Rodrigue Jean (born in Caraquet, New Brunswick) is a Canadian film director, screenwriter, and producer of Acadian origin. He has been a theatre director, dancer and choreographer.

Life and Work 
While pursuing university studies, he developed in the 1980s a practice as a dancer and choreographer. In 1986, he went to Japan to train with Tanaka Min. With Tedi Tafel (choreography and performance), Jacques Perron (photography) and Monique Jean (music), he founded Les Productions de l'Os in 1986. A series of performances resulted from this collaboration, which culminated in 1989 with the creation of his first choregraphed short film, La déroute.

In 1995, he directed a documentary, La voix des rivières, on Acadians of New-Brunswick, with the support of the National Film Board in Acadia, as well as two short fiction films, La mémoire de l'eau (1996), and L'appel/Call Waiting (1998).

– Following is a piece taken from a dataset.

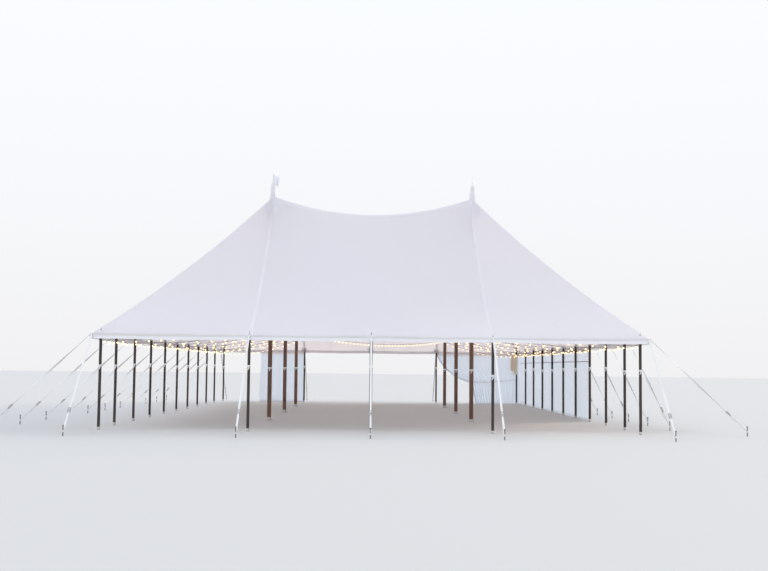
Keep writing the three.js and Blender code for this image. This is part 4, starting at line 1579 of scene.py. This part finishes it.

Rodrigue Jean then directed three award-winning feature films: the Acadian trilogy Full Blast (1999), Yellowknife (2001) and Lost Song (2008), that earned him the recognition of critics and made his name as a leading filmmaker. In 2005, with the documentary Living on the Edge, he celebrated the work of the Acadian poet Gérald Leblanc.

During a stay in London in the early 1990s, he worked as a theatre director. He also organised video workshops at Streetwise Youth, a sex worker centre in London (1991–98). Between 2005 and 2007, after several decades trying to fund this project, he directed the documentary Men for Sale, offering a striking portrait of sex workers in downtown Montreal. In 2009, he founded Epopée, a film action group born out of a co-creation project with the participants of Men for Sale. With Epopée, he deepened his engagement with sex workers, in collaboration with the organization RÉZO.

This collective work, composed of documentaries and fiction films, led to the creation of the installation L’État des lieux (2012), and two feature films, L’État du moment (2012) and L’État du monde (2012). Deepening his research into misrepresented lives, and in continuation with Men for Sale and Epopée, he directed in 2014 the fiction feature Love in the Time of Civil War.

Besides the project on masculine sex work, the collective launched the installation Fractions, presented at the Cinémathèque Québécoise in 2016, and the triptych Insurgence (2013), Rupture (2016), and Contrepoint (2016) on the great political and social movement launched by the 2012 Quebec Student Strike. Epopée also worked on the massive incarceration of Indigenous women in Canada, with the installation The Reappearance of Sheri Pranteau (2018), which was presented as a triptych at the Joliette Museum of Art.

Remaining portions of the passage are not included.